● Task to carry out: Copy the data word for word, keeping every line.

----- Dataset section -----

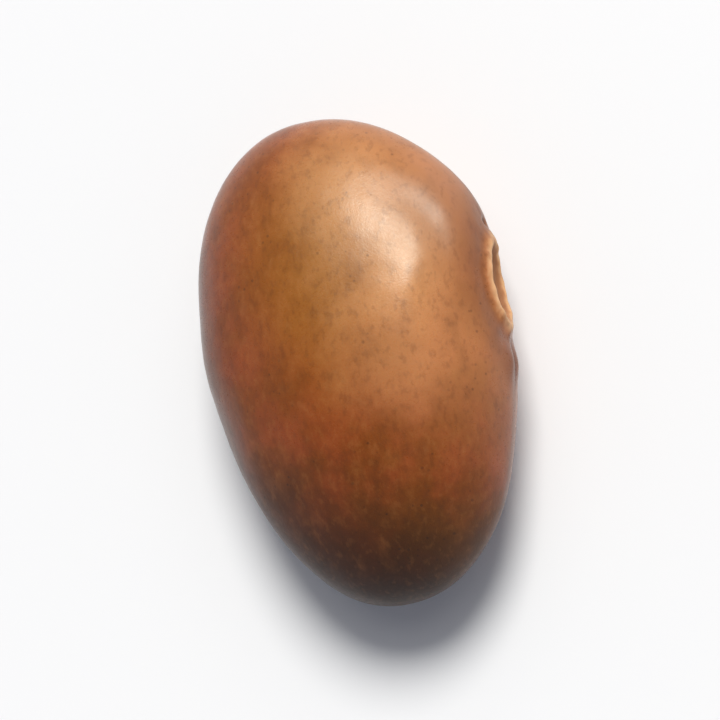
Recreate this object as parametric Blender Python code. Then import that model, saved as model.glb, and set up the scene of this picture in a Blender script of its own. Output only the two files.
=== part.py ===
"""A horse gram: one dry seed lying on its broad side.

The numbers are in metres and +Z is up. The seed's length runs along Y and the scar where it hung in
its pod faces +X. The origin is under the middle of the seed, on the flat spot that it rests on.
"""
import math

import bmesh
import bpy
from mathutils import Vector, noise

MM = 0.001

# Driving dimensions of the whole seed
LENGTH = 5.6 * MM
WIDTH = 3.6 * MM
THICKNESS = 2.1 * MM
REST_CUT = 0.035 * MM

# Outline of the broad side
OUTLINE_POWER = 2.12
EGG_SHARE = 0.08
END_SLANT = 0.08
BEND = 0.05 * MM

# Section: the rim is sharper along the back and the ends than on the scar side
EDGE_POWER_BACK = 0.55
EDGE_POWER_SCAR = 0.45
SCAR_SIDE_FROM = 0.35
SCAR_SIDE_TO = 0.95

# Scar: a pale collar round a sunken bed with a slit along it
SCAR_ALONG = 0.5 * MM
SCAR_HALF_LENGTH = 0.5 * MM
SCAR_HALF_WIDTH = 0.26 * MM
COLLAR_HEIGHT = 0.065 * MM
COLLAR_SHARE = 0.24
BED_DEPTH = 0.05 * MM
BED_SHARE = 0.5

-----

● Solution for this exercise:
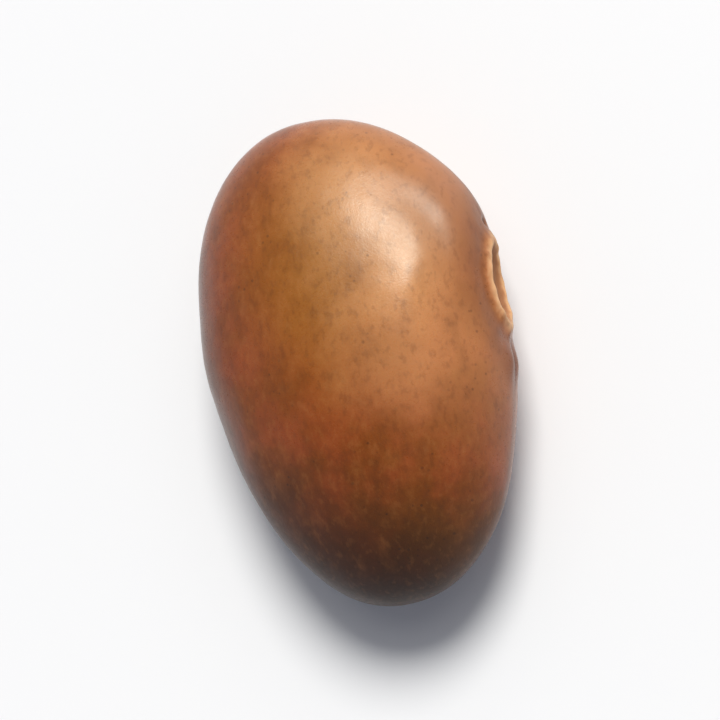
Recreate this object as parametric Blender Python code. Then import that model, saved as model.glb, and set up the scene of this picture in a Blender script of its own. Output only the two files.
=== part.py ===
"""A horse gram: one dry seed lying on its broad side.

The numbers are in metres and +Z is up. The seed's length runs along Y and the scar where it hung in
its pod faces +X. The origin is under the middle of the seed, on the flat spot that it rests on.
"""
import math

import bmesh
import bpy
from mathutils import Vector, noise

MM = 0.001

# Driving dimensions of the whole seed
LENGTH = 5.6 * MM
WIDTH = 3.6 * MM
THICKNESS = 2.1 * MM
REST_CUT = 0.035 * MM

# Outline of the broad side
OUTLINE_POWER = 2.12
EGG_SHARE = 0.08
END_SLANT = 0.08
BEND = 0.05 * MM

# Section: the rim is sharper along the back and the ends than on the scar side
EDGE_POWER_BACK = 0.55
EDGE_POWER_SCAR = 0.45
SCAR_SIDE_FROM = 0.35
SCAR_SIDE_TO = 0.95

# Scar: a pale collar round a sunken bed with a slit along it
SCAR_ALONG = 0.5 * MM
SCAR_HALF_LENGTH = 0.5 * MM
SCAR_HALF_WIDTH = 0.26 * MM
COLLAR_HEIGHT = 0.065 * MM
COLLAR_SHARE = 0.24
BED_DEPTH = 0.05 * MM
BED_SHARE = 0.5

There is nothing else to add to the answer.